But we're talking about OOP, which is characterized by specific logical
properties surrounding modelling, encapsulation and extension, not about
colloquial terms like "objects" that are referred to by nouns.

Conflating colloquial language with the programming language is one of many
reasons why OOP seems seductive but is often misleading.

------
jancsika
> Johnson’s successor, Republican $g(Richard Nixon), tried several tactics to
> bring pressure to the NVA/VC forces to bargain [...]

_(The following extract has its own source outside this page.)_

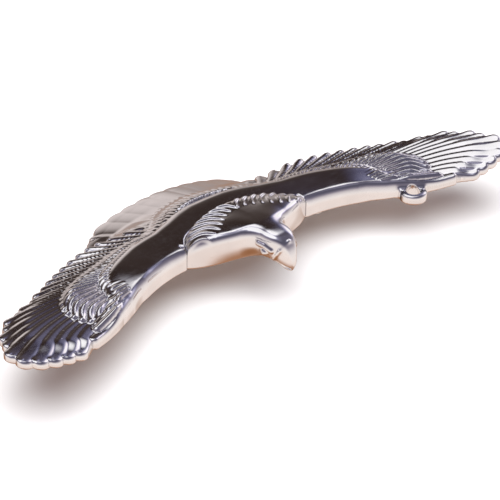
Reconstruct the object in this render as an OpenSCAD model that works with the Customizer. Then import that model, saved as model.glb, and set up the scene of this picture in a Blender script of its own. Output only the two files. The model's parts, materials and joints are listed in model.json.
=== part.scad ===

One such tactic the author fails to mention was the successful effort to
undermine Johnson's peace negotations by doing illegal covert dealings with
the South Vietnamese through Nixon's underlings. Nixon was undermining the
negotiations between the U.S. executive branch and North/South Vietnam when
Nixon was still a candidate, encouraging the South to hold out until after the
election.

You can read about it and much more in Christopher Hitchens' "The Trial of
Henry Kissinger." Regardless of one's opinion of Hitchens, he refers to
unclassified documents and many other reputable sources in his section on
this.

The only reason I mention it here is because the author has attempted to flesh
out an analogy with what I must assume were supposed to be the salient details
of each item being compared. To do that and leave out the fact that a
presidential candidate undermined the acting president's effort to end the war
is quite strange.

Also, I'd be interested to hear the author explain what "regular violations of
nearby Laos and Cambodia" actually means.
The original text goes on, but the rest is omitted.